We can also test it out by exec into a pod
k get pods -n airflow
k exec --stdin --tty -n airflow airflow-webserver-12344234-234324 -- /bin/bash
After exec into the pod, run the below command to verify
# to check whether the secrets folder is there
ls
cd ls # to check is that the gcp secret we added
Then let’s try connecting to GCP’s service
from google.cloud import secretmanager
from os import getenv
GOOGLE_APPLICATION_CREDENTIALS = getenv("GOOGLE_APPLICATION_CREDENTIALS")

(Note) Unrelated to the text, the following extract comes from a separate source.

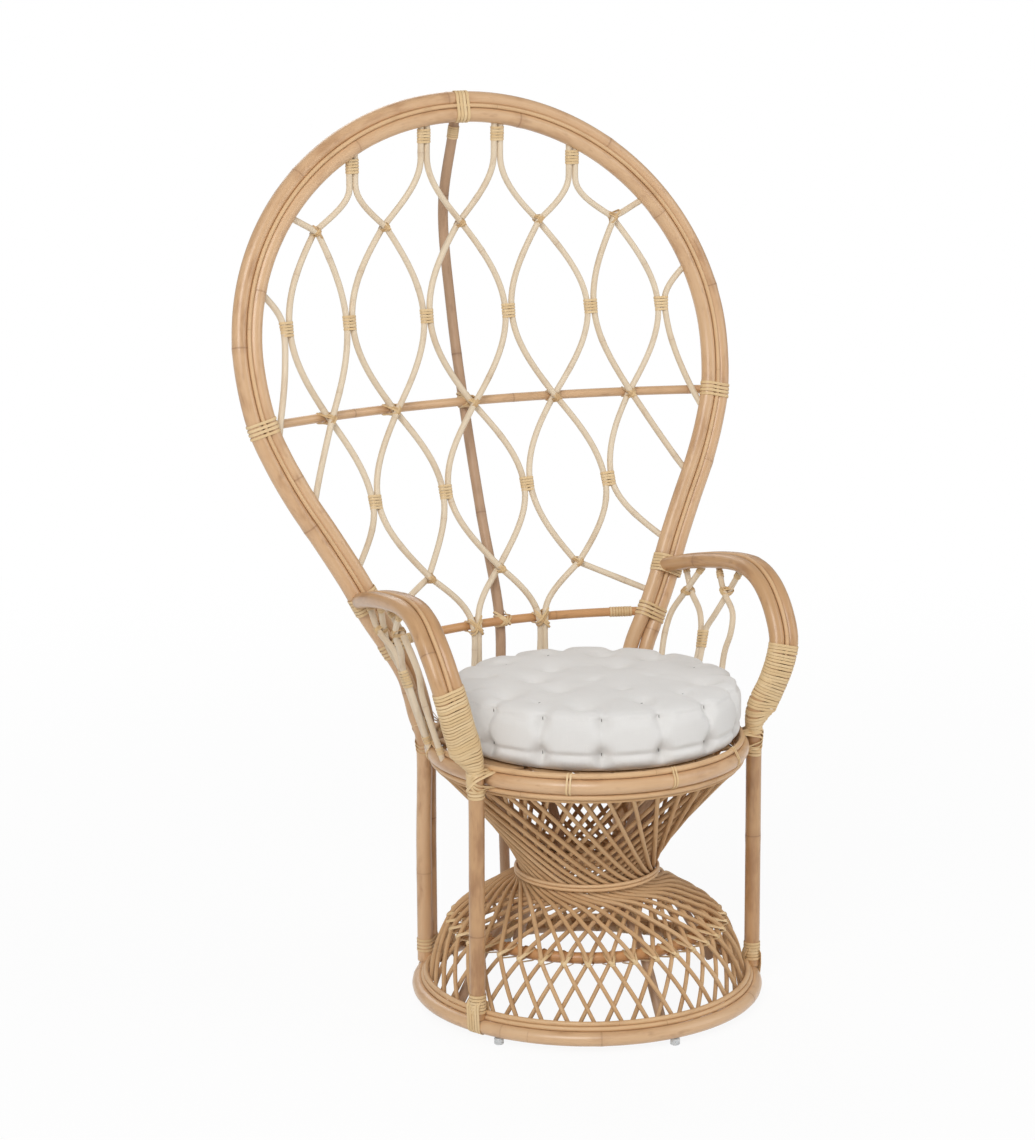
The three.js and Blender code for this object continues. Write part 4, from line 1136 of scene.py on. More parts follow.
@dataclass
class Hoop(Assembly):
    """The double pole of the back, which runs down as the rear legs, and its groove cane."""

    half_width: float = 0.4315
    top: float = 1.402
    widest: float = 1.014
    setback: float = 0.199
    lean: float = 14.3
    bar_height: float = 0.563
    groove: float = 0.0035
    lower_shares: Table = (
        (0, 0.555), (0.12, 0.628), (0.25, 0.695), (0.4, 0.782), (0.535, 0.864), (0.67, 0.931), (0.8, 0.978))
    knee_shares: Table = ((0.35, 0.5), (0.8, 0.86))

    def plane_y(self, height: float) -> float:
        """Returns how far behind the seat's centre the hoop stands at a height."""
        return self.setback + (height - self.bar_height) * math.tan(math.radians(self.lean))

    @property
    def facing(self) -> Vector:
        """The direction in front of the hoop's plane."""
        lean = math.radians(self.lean)
        return Vector((0, -math.cos(lean), math.sin(lean)))

    def outline(self) -> list[Point]:
        """Returns the right half of the middle line from the top centre to the lower bar."""
        rows = []
        for step in range(11):
            angle = math.pi / 2 * (1 - step / 10)
            rows.append((self.half_width * math.cos(angle),
                         self.widest + (self.top - self.widest) * math.sin(angle)))
        rise = self.widest - self.bar_height
        rows += [(self.half_width * out, self.bar_height + rise * up)
                 for up, out in reversed(self.lower_shares)]
        return [(x, self.plane_y(z), z) for x, z in rows]

    def half_width_at(self, height: float) -> float:
        """Returns the half width of the middle line at a height."""
        return read_table([(z, x) for x, _, z in reversed(self.outline())], height)

    def half(self) -> list[tuple[Vector, Vector]]:
        """Returns the right half's places with the direction in which the outer pole lies."""
        sizes = self.sizes
        outline = [Vector(place) for place in self.outline()]
        seat = around(sizes.leg_seat_radius, sizes.rear_leg, sizes.seat_height) - Vector((0, AXIS_Y, 0))
        foot = around(sizes.base_radius, sizes.rear_leg, sizes.leg_foot_height) - Vector((0, AXIS_Y, 0))
        side_way = math.radians(sizes.rear_leg - 90)
        leg_side = Vector((math.sin(side_way), -math.cos(side_way), 0))
        bar = outline[-1]
        knees = [Vector((bar.x + (seat.x - bar.x) * along, bar.y + (seat.y - bar.y) * along,
                         bar.z + (seat.z - bar.z) * down)) for down, along in self.knee_shares]
        places = [*outline, *knees, seat, seat.lerp(foot, 0.5), foot]
        rows = []
        for index, place in enumerate(places):
            if index >= len(outline) + len(knees):
                rows.append((place, leg_side))
                continue
            along = ACROSS if index == 0 else places[index + 1] - places[index - 1]
            side = self.facing.cross(along).normalized()
            if index >= len(outline):
                side = side.lerp(leg_side, 0.6).normalized()
            rows.append((place, side))
        return rows

    def line(self, offset: float, forward: float = 0.0, foot: bool = True, spacing: float = 0.012) -> Route:
        """Returns a line along the hoop.

        Args:
            offset: from the middle line towards the outer pole.
            forward: in front of the hoop's plane.
            foot: whether it runs on to the floor ring.
            spacing: between its points.

        Returns:
            The route from the left end over the top to the right end.
        """
        rows = self.half()
        count = len(rows) if foot else len(self.outline())
        right = [place + side * offset + self.facing * forward for place, side in rows[:count]]
        right = [chair_point(*place) for place in right]
        return smooth_route([*reversed(mirrored(right)), *right[1:]], spacing)

    def build(self) -> None:
        """Builds both poles and the cane in their groove."""
        sizes = self.sizes
        for label, side in (("outer", 1), ("inner", -1)):
            run = (self.line(side * sizes.pair), sizes.pole)
            self.sweep(f"hoop_pole_{label}", [run], Finish.POLE, Slot.POLE, [f"hoop_{label}_pole"],
                       roundness=5, swell=0.05)
        rise = math.sqrt((sizes.pole + self.groove) ** 2 - sizes.pair ** 2)
        run = (self.line(0.0, rise, foot=False), self.groove)
        self.sweep("hoop_groove_strip", [run], Finish.RIM, Slot.CANE, ["hoop_groove_cane"])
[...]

client = secretmanager.SecretManagerServiceClient()
or
from os import getenv
from google.cloud import bigquery
from google.oauth2 import service_account
GOOGLE_APPLICATION_CREDENTIALS = getenv("GOOGLE_APPLICATION_CREDENTIALS")
credentials = service_account.Credentials.from_service_account_file(GOOGLE_APPLICATION_CREDENTIALS, scopes=["https://www.googleapis.com/auth/cloud-platform"],)
client = bigquery.Client(credentials=credentials, project=credentials.project_id)
4 - Git sync for DAGS
First of all, we will need to have a ssh key, we can follow the step here
ssh-keygen -t ed25519 -C "email@email.com"
eval "$(ssh-agent -s)"
open ~/.ssh/config
ssh-add --apple-use-keychain ~/.ssh/id_ed25519
# Copy the key
pbcopy < ~/.ssh/id_ed25519.pub
After adding the ssh key on the repo, we will also need to add ssh key to k8s cluster
k create secret generic ssh-git-secret --from-file=gitSshKey=/path/to/.ssh/id_ed25519 -n airflow
# To verify
echo ~/.ssh/id_ed25519
Then we will need to modify the values.yaml
file as below:
gitSync:
enabled: true
repo: ssh://git@github.com/gituhub/airflow-dags.git
branch: main
....
sshKeySecret: ssh-git-secret # from the above command
Add a demo DAG to the repo.
from datetime import datetime, timedelta
from textwrap import dedent
# The DAG object; we'll need this to instantiate a DAG
from airflow import DAG
# Operators; we need this to operate!
from airflow.operators.bash import BashOperator
with DAG(
'airflow_test_dag',
# These args will get passed on to each operator
# You can override them on a per-task basis during operator initialization
default_args={
'depends_on_past': False,
'email': ['airflow@example.com'],
'email_on_failure': False,
'email_on_retry': False,
'retries': 1,
'retry_delay': timedelta(minutes=5),
},
description='A simple tutorial DAG',
schedule_interval=timedelta(days=1),
start_date=datetime(2021, 1, 4),
catchup=False,
tags=['example'],
) as dag:
# t1, t2 and t3 are examples of tasks created by instantiating operators
t1 = BashOperator(
task_id='print_date',
bash_command='date',
)
t2 = BashOperator(
task_id='sleep',
depends_on_past=False,
bash_command='sleep 5',
retries=3,
)
t1.doc_md = dedent(
"""\
#### Task Documentation
You can document your task using the attributes `doc_md` (markdown),
`doc` (plain text), `doc_rst`, `doc_json`, `doc_yaml` which gets
rendered in the UI's Task Instance Details page.
![img](http://montcs.bloomu.edu/~bobmon/Semesters/2012-01/491/import%20soul.png)
"""
)
dag.doc_md = __doc__ # providing that you have a docstring at the beginning of the DAG
dag.doc_md = """
This is a documentation placed anywhere
""" # otherwise, type it like this
templated_command = dedent(
"""
{% for i in range(5) %}
echo "{{ ds }}"
echo "{{ macros.ds_add(ds, 7)}}"
{% endfor %}
"""
)
t3 = BashOperator(
task_id='templated',
depends_on_past=False,
bash_command=templated_command,
)
t1 >> [t2, t3]
Update helm
helm upgrade --install airflow apache-airflow/airflow -n airflow -f values.yaml --debug
It will take a few minutes for the DAG to be synced, we can check on the airflow web UI to verify whether the DAG is synced.
5 - Airflow Web UI
Finally, we can verify everything on the Airflow Web UI
k port-forward svc/airflow-webserver 8080:8080 -n airflow
Then in browser, go to localhost:8080
to access the Airflow Web UI
And that’s it! We now have a fully functional Apache Airflow running on Kubernetes cluster, we all of the pods mounted back to GCP. We also have the Git-Sync feature enabled to automatically sync DAGs from GitHub to Apache Airflow.
In our next blog post, we will deep dive into DAG implementation.
Thank you for reading and have a nice day!